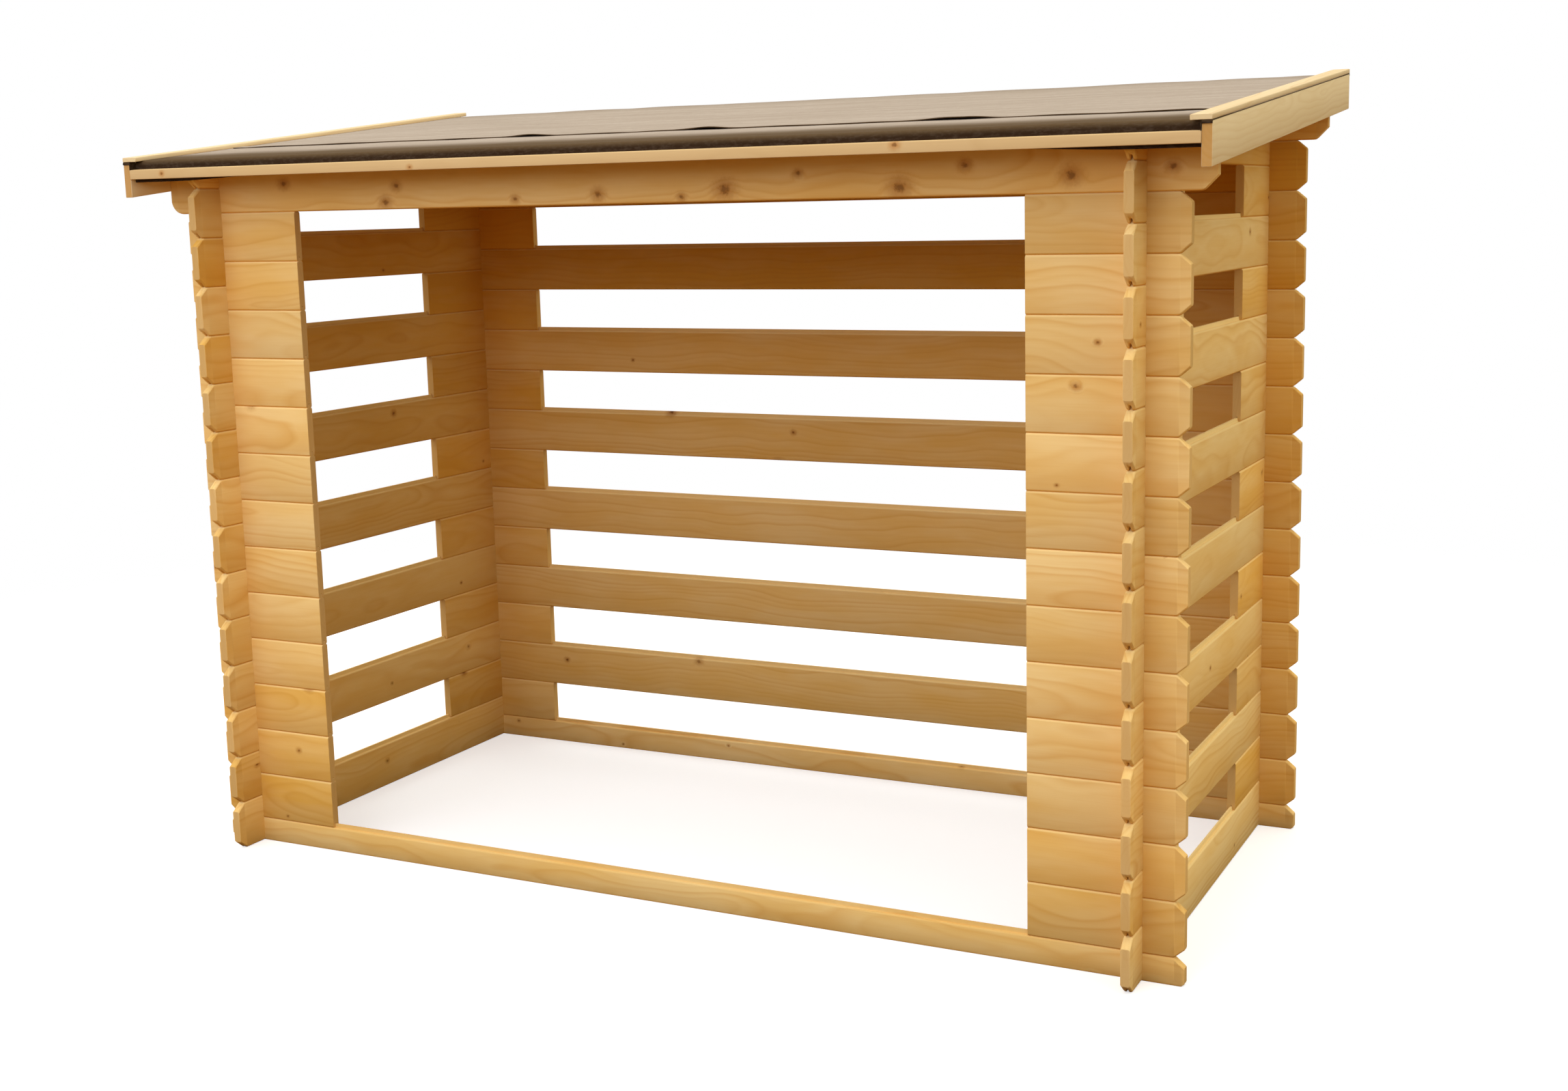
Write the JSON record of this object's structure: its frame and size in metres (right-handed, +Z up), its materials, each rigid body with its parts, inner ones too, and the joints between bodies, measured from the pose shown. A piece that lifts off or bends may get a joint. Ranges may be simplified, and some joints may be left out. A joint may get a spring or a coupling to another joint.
{
  "type": "timber log store",
  "caption": "Open-fronted log store of cross-notched spruce logs with slatted back and side walls and a felted pent roof.",
  "frame": {"origin": "on the ground under the middle of the roof's outline", "axes": "+X to the right seen from the open front, along the long side; +Y to the closed back; +Z up"},
  "size_m": [2.36, 1.19, 1.6739],
  "materials": {
    "spruce_logs": "planed spruce, unpainted",
    "pale_spruce_trim": "planed spruce, unpainted",
    "deck_spruce": "planed spruce, unpainted",
    "roofing_felt": "mineral felt"
  },
  "bodies": {
    "root": {"back_left_spacers": "spruce_logs", "back_purlin": "spruce_logs", "back_right_spacers": "spruce_logs", "back_sill_log": "spruce_logs", "back_slat_1": "spruce_logs", "back_slat_2": "spruce_logs", "back_slat_3": "spruce_logs", "back_slat_4": "spruce_logs", "back_slat_5": "spruce_logs", "back_slat_6": "spruce_logs", "back_slat_7": "spruce_logs", "barge_boards": "pale_spruce_trim", "cover_strips": "pale_spruce_trim", "eave_battens": "pale_spruce_trim", "felt_lower_sheet": "roofing_felt", "felt_upper_sheet": "roofing_felt", "front_left_logs_lower": "spruce_logs", "front_left_logs_upper": "spruce_logs", "front_right_logs_lower": "spruce_logs", "front_right_logs_upper": "spruce_logs", "front_sill_log": "spruce_logs", "header_log": "spruce_logs", "left_back_spacers": "spruce_logs", "left_front_spacers": "spruce_logs", "left_gable_log": "spruce_logs", "left_gable_wedge": "spruce_logs", "left_slat_1": "spruce_logs", "left_slat_2": "spruce_logs", "left_slat_3": "spruce_logs", "left_slat_4": "spruce_logs", "left_slat_5": "spruce_logs", "left_slat_6": "spruce_logs", "left_slat_7": "spruce_logs", "right_back_spacers": "spruce_logs", "right_front_spacers": "spruce_logs", "right_gable_log": "spruce_logs", "right_gable_wedge": "spruce_logs", "right_slat_1": "spruce_logs", "right_slat_2": "spruce_logs", "right_slat_3": "spruce_logs", "right_slat_4": "spruce_logs", "right_slat_5": "spruce_logs", "right_slat_6": "spruce_logs", "right_slat_7": "spruce_logs", "roof_deck": "deck_spruce"}
  },
  "joints": []
}
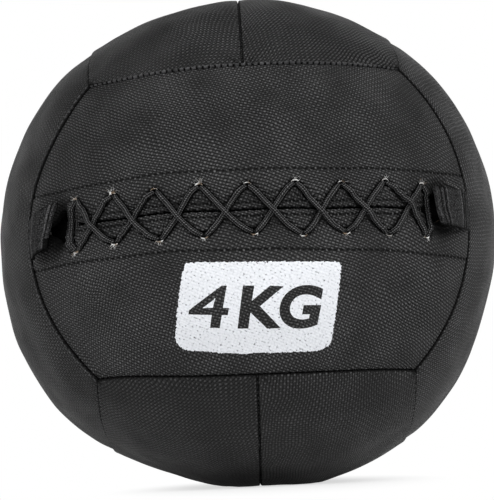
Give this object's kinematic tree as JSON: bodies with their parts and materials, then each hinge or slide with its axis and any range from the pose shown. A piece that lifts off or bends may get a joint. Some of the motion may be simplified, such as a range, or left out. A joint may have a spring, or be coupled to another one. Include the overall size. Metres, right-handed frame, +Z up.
{
  "type": "wall ball",
  "caption": "Large soft laced training ball with sewn cover panels, a crossed lace, doubled end tabs, foam and fibre padding and a sand weight.",
  "frame": {"origin": "centre of the ball's footprint on what it rests on", "axes": "+Z up, -Y out of the laced front, +X to the right of someone who faces the front"},
  "size_m": [0.3506, 0.3533, 0.3458],
  "materials": {
    "cover": "embossed matt",
    "facing": "raw fleecy backing",
    "tongue": "matt",
    "lace": "braided",
    "strap": "woven webbing",
    "foam": "open foam",
    "fibre": "loose fibre",
    "bag_cloth": "plain weave",
    "sand": "granular",
    "tie": "cord"
  },
  "bodies": {
    "ball": {"front_upper_panel": "cover", "front_lower_panel": "cover", "back_upper_panel": "cover", "back_lower_panel": "cover", "top_left_panel": "cover", "top_right_panel": "cover", "bottom_left_panel": "cover", "bottom_right_panel": "cover", "left_front_panel": "cover", "left_back_panel": "cover", "right_front_panel": "cover", "right_back_panel": "cover", "front_upper_foam": "foam", "front_lower_foam": "foam", "back_upper_foam": "foam", "back_lower_foam": "foam", "top_left_foam": "foam", "top_right_foam": "foam", "bottom_left_foam": "foam", "bottom_right_foam": "foam", "left_front_foam": "foam", "left_back_foam": "foam", "right_front_foam": "foam", "right_back_foam": "foam", "front_upper_lace_facing": "facing", "front_lower_lace_facing": "facing", "lace_tongue": "tongue", "lace": "lace", "weight_bag": "bag_cloth", "weight_sand": "sand", "bag_tie": "tie", "back_padding": "fibre", "front_padding": "fibre"},
    "left_tab": {"left_end_tab": "strap"},
    "right_tab": {"right_end_tab": "strap"}
  },
  "joints": [
    {"name": "left_tab_lift", "type": "hinge", "parent": "ball", "child": "left_tab", "pos_m": [-0.14523, -0.10269, 0.1693], "axis": [0, 0, -1], "range_deg": [-6, 66], "stiffness_Nm_per_rad": 0.01},
    {"name": "right_tab_lift", "type": "hinge", "parent": "ball", "child": "right_tab", "pos_m": [0.14521, -0.10268, 0.17429], "axis": [0, 0, 1], "range_deg": [-2, 71], "stiffness_Nm_per_rad": 0.01}
  ]
}
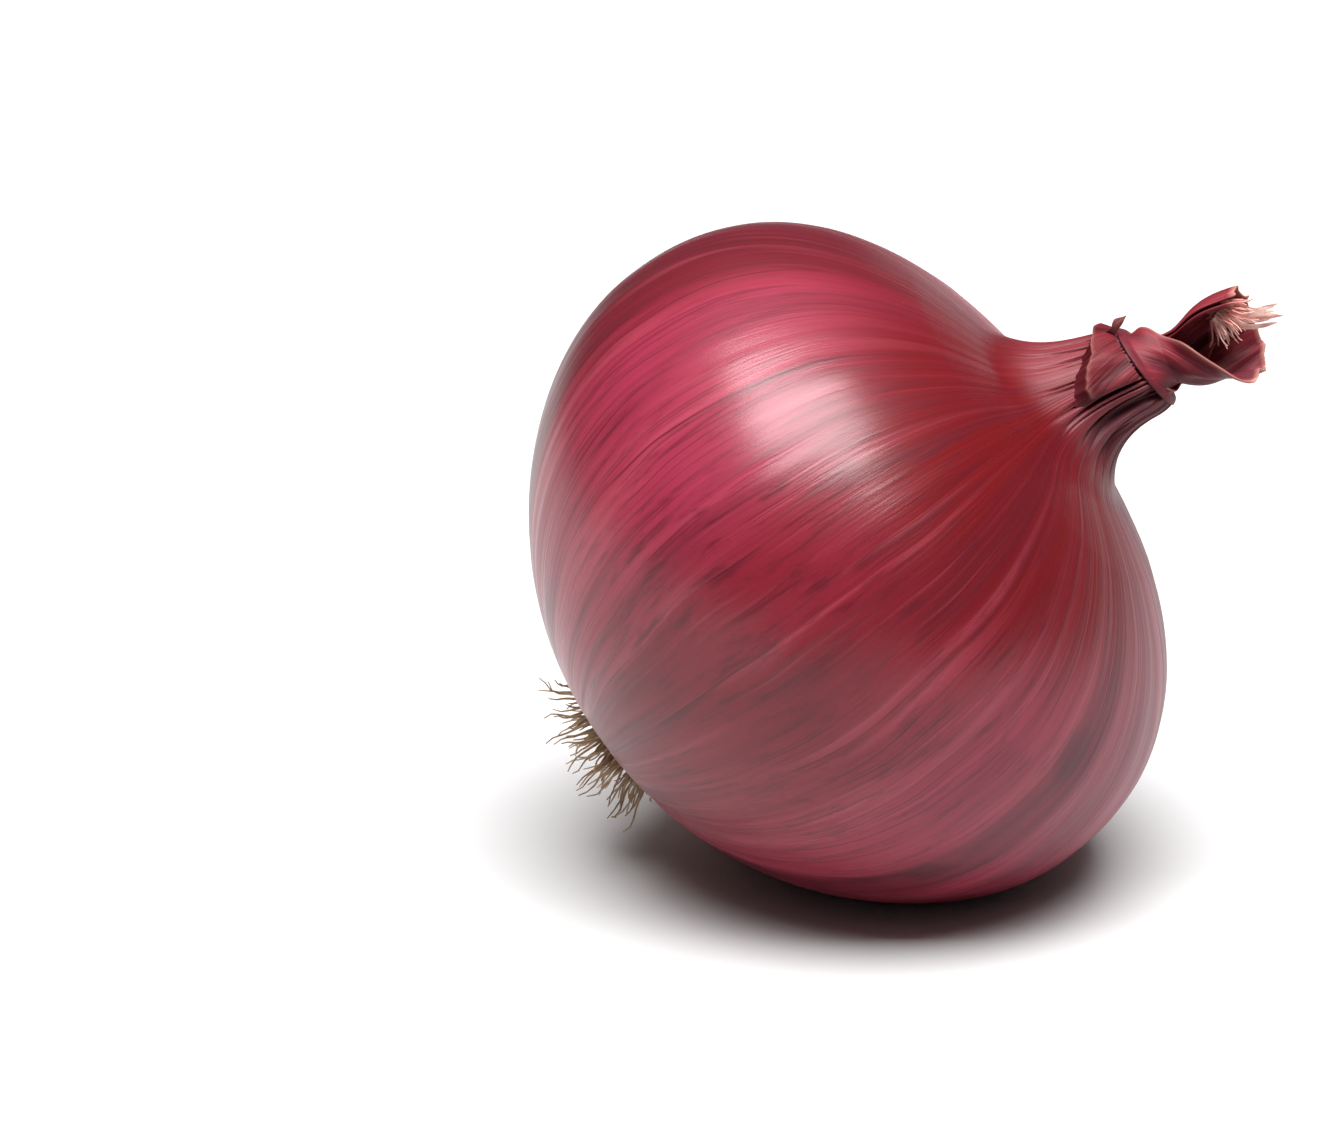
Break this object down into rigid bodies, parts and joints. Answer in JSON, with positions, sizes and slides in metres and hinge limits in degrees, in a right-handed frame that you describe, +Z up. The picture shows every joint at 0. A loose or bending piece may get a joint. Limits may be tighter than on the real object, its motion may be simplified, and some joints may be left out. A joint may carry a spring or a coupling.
{
  "type": "red onion",
  "caption": "Whole red onion in dry satin skin, lying on its side with a twisted neck raised, for food and kitchen scenes.",
  "frame": {"origin": "centre of the small flat spot that the onion rests on", "axes": "+Z up, the neck points to +X and up, +Y completes a right-handed frame"},
  "size_m": [0.0788, 0.0805, 0.0718],
  "materials": {
    "onion_skin": "satin dry crimson skin with fine dark veins",
    "dry_leaf": "dull dry dark-red leaf",
    "dry_root": "dull dry straw-coloured roots"
  },
  "bodies": {
    "root": {"bulb": "onion_skin", "withered_leaves": "dry_leaf", "root_tuft": "dry_root"}
  },
  "joints": []
}
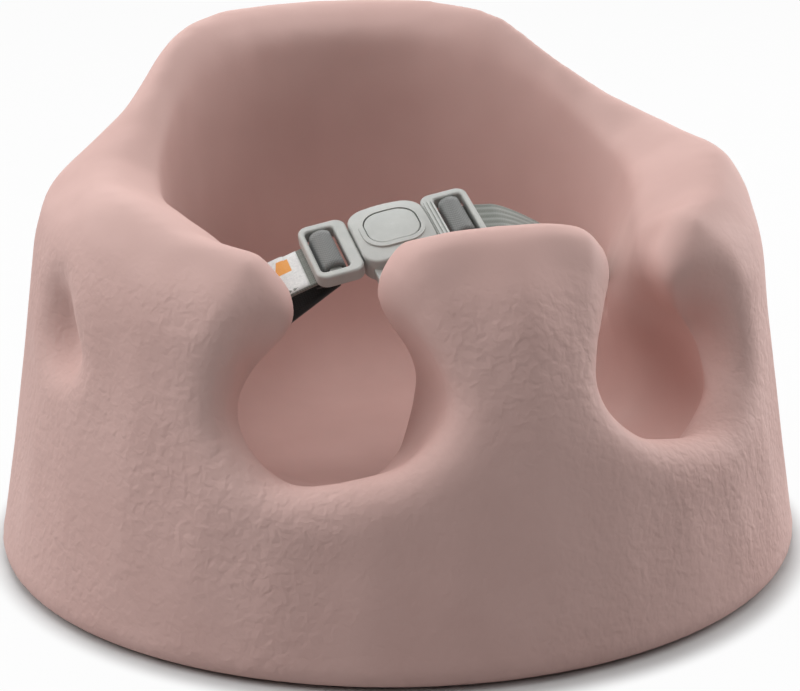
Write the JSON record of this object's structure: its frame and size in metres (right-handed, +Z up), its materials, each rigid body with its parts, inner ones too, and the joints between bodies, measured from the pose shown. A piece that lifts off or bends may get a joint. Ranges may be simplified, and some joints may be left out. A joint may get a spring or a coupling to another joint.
{
  "type": "baby floor seat",
  "caption": "One-piece moulded foam floor seat for a baby: deep bucket, raised back, pommel between two leg openings, and a three-point lap belt with a push-button buckle.",
  "frame": {"origin": "centre of the base, on the floor", "axes": "+Z up, -Y front of the seat where the legs go, +X to the right of a viewer who stands in front of it"},
  "size_m": [0.379, 0.365, 0.236],
  "materials": {
    "foam": "matte",
    "buckle": "satin",
    "button": "satin",
    "latch": "satin",
    "spring": "satin",
    "plate": "satin",
    "webbing": "woven",
    "label": "woven"
  },
  "bodies": {
    "seat": {"seat_body": "foam", "left_anchor": "plate", "right_anchor": "plate", "crotch_anchor": "plate", "left_webbing": "webbing", "right_webbing": "webbing", "crotch_webbing": "webbing"},
    "buckle": {"buckle_cover": "buckle", "buckle_back": "buckle", "latch_leaf": "latch", "button_spring": "spring", "crotch_loop": "webbing"},
    "left_tongue": {"left_tongue": "buckle", "left_strap_tail": "webbing", "strap_label": "label"},
    "right_tongue": {"right_tongue": "buckle", "right_strap_tail": "webbing"},
    "button": {"release_button": "button"}
  },
  "joints": [
    {"name": "belt_swing", "type": "hinge", "parent": "seat", "child": "buckle", "pos_m": [0, -0.07, 0.054], "axis": [1, 0, 0], "range_deg": [-15, 0], "deforming": ["left_webbing", "right_webbing", "crotch_webbing", "left_strap_tail", "right_strap_tail", "strap_label", "crotch_loop"]},
    {"name": "left_tongue_pull", "type": "slide", "parent": "buckle", "child": "left_tongue", "axis": [-0.9781, 0.0841, -0.1902], "range_m": [0, 0.0125], "deforming": ["left_webbing", "left_strap_tail", "strap_label", "latch_leaf"]},
    {"name": "right_tongue_pull", "type": "slide", "parent": "buckle", "child": "right_tongue", "axis": [0.9781, -0.0841, 0.1902], "range_m": [0, 0.0125], "deforming": ["right_webbing", "right_strap_tail", "latch_leaf"]},
    {"name": "button_press", "type": "slide", "parent": "buckle", "child": "button", "axis": [0.2083, 0.3626, -0.9084], "range_m": [0, 0.0018], "stiffness_N_per_m": 400, "springref_m": -0.001, "deforming": ["button_spring", "latch_leaf"]}
  ]
}
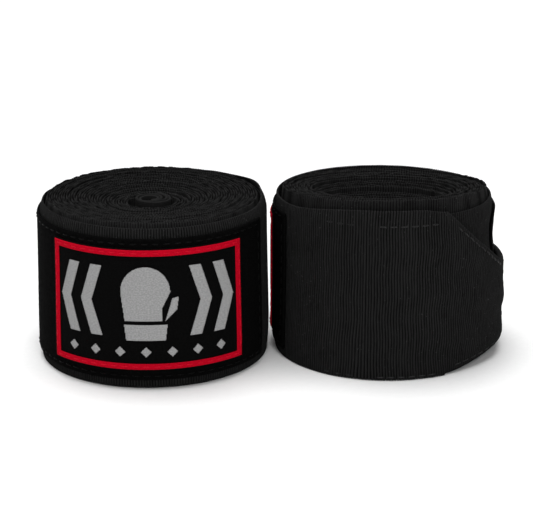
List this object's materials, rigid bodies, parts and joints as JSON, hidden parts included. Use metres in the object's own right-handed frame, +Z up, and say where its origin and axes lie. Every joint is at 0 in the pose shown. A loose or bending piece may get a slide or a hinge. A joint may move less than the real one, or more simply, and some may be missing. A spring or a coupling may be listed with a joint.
{
  "type": "hand wrap",
  "caption": "Rolled elastic boxing hand wraps standing on edge, with woven label, loop patch, tapered tail and peel-off hook tab.",
  "frame": {"origin": "centre of the pair's bounding box, on the surface the rolls stand on", "axes": "+X along the pair from the labelled roll to the other, +Y away from the label, +Z up along the rolls' axes"},
  "size_m": [0.1506, 0.0808, 0.0538],
  "materials": {
    "band_fabric": "black ribbed elastic weave, matt with a faint sheen on the ribs",
    "loop_tape": "black brushed loop pile, matt",
    "hook_tape": "black moulded hooks on a woven base",
    "backing_tape": "black flat woven tape",
    "thumb_tape": "black herringbone tape",
    "thread": "black spun sewing thread",
    "label_thread": "red spun sewing thread",
    "label_ground": "black damask-woven label ground",
    "label_border": "red satin-woven edge",
    "label_motif": "light grey twill-woven motif"
  },
  "bodies": {
    "left_roll": {"left_rolled_turns": "band_fabric", "left_outer_turn": "band_fabric", "left_thumb_loop": "thumb_tape", "left_thumb_loop_bartack": "thread", "left_loop_patch": "loop_tape", "left_loop_patch_stitches": "thread", "left_label": "label_ground", "left_label_border": "label_border", "left_label_emblem": "label_motif", "left_label_stitches": "label_thread", "left_backing_tape": "backing_tape", "left_backing_stitches": "thread"},
    "left_tail": {"left_tail_panel": "band_fabric", "left_tail_backing": "backing_tape", "left_tail_stitches": "thread"},
    "left_taper_end": {"left_taper": "band_fabric", "left_taper_folds": "band_fabric", "left_taper_stitches": "thread"},
    "left_closure_tab": {"left_tab": "band_fabric", "left_tab_folds": "band_fabric", "left_hook_strip": "hook_tape", "left_tab_stitches": "thread"},
    "right_roll": {"right_rolled_turns": "band_fabric", "right_outer_turn": "band_fabric", "right_thumb_loop": "thumb_tape", "right_thumb_loop_bartack": "thread", "right_loop_patch": "loop_tape", "right_loop_patch_stitches": "thread", "right_label": "label_ground", "right_label_border": "label_border", "right_label_emblem": "label_motif", "right_label_stitches": "label_thread", "right_backing_tape": "backing_tape", "right_backing_stitches": "thread"},
    "right_tail": {"right_tail_panel": "band_fabric", "right_tail_backing": "backing_tape", "right_tail_stitches": "thread"},
    "right_taper_end": {"right_taper": "band_fabric", "right_taper_folds": "band_fabric", "right_taper_stitches": "thread"},
    "right_closure_tab": {"right_tab": "band_fabric", "right_tab_folds": "band_fabric", "right_hook_strip": "hook_tape", "right_tab_stitches": "thread"}
  },
  "joints": [
    {"name": "rolls_apart", "type": "slide", "parent": "left_roll", "child": "right_roll", "axis": [1, 0, 0], "range_m": [0, 0.1]},
    {"name": "left_tail_unroll", "type": "hinge", "parent": "left_roll", "child": "left_tail", "pos_m": [-0.00573, 0.01721, 0], "axis": [0, 0, -1], "range_deg": [0, 45]},
    {"name": "left_taper_unroll", "type": "hinge", "parent": "left_tail", "child": "left_taper_end", "pos_m": [-0.02667, 0.03411, 0], "axis": [0, 0, -1], "range_deg": [0, 50]},
    {"name": "left_tab_peel", "type": "hinge", "parent": "left_taper_end", "child": "left_closure_tab", "pos_m": [-0.0584, 0.03243, 0], "axis": [0, 0, -1], "range_deg": [0, 100]},
    {"name": "right_tail_unroll", "type": "hinge", "parent": "right_roll", "child": "right_tail", "pos_m": [0.02893, -0.03098, 0], "axis": [0, 0, -1], "range_deg": [0, 45]},
    {"name": "right_taper_unroll", "type": "hinge", "parent": "right_tail", "child": "right_taper_end", "pos_m": [0.05439, -0.02737, 0], "axis": [0, 0, -1], "range_deg": [0, 50]},
    {"name": "right_tab_peel", "type": "hinge", "parent": "right_taper_end", "child": "right_closure_tab", "pos_m": [0.07406, -0.00413, 0], "axis": [0, 0, -1], "range_deg": [0, 100]}
  ]
}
────────────────────
Pick out all the lines with the word "rigid" in them and copy them.

Write the JSON record of this object's structure: its frame and size in metres (right-handed, +Z up), its materials, each rigid body with its parts, inner ones too, and the joints between bodies, measured from the pose shown. A piece that lifts off or bends may get a joint. Ranges may be simplified, and some joints may be left out. A joint may get a spring or a coupling to another joint.
Break this object down into rigid bodies, parts and joints. Answer in JSON, with positions, sizes and slides in metres and hinge limits in degrees, in a right-handed frame that you describe, +Z up. The picture shows every joint at 0. A loose or bending piece may get a joint. Limits may be tighter than on the real object, its motion may be simplified, and some joints may be left out. A joint may carry a spring or a coupling.
Write the JSON record of this object's structure: its frame and size in metres (right-handed, +Z up), its materials, each rigid body with its parts, inner ones too, and the joints between bodies, measured from the pose shown. A piece that lifts off or bends may get a joint. Ranges may be simplified, and some joints may be left out. A joint may get a spring or a coupling to another joint.
List this object's materials, rigid bodies, parts and joints as JSON, hidden parts included. Use metres in the object's own right-handed frame, +Z up, and say where its origin and axes lie. Every joint is at 0 in the pose shown. A loose or bending piece may get a slide or a hinge. A joint may move less than the real one, or more simply, and some may be missing. A spring or a coupling may be listed with a joint.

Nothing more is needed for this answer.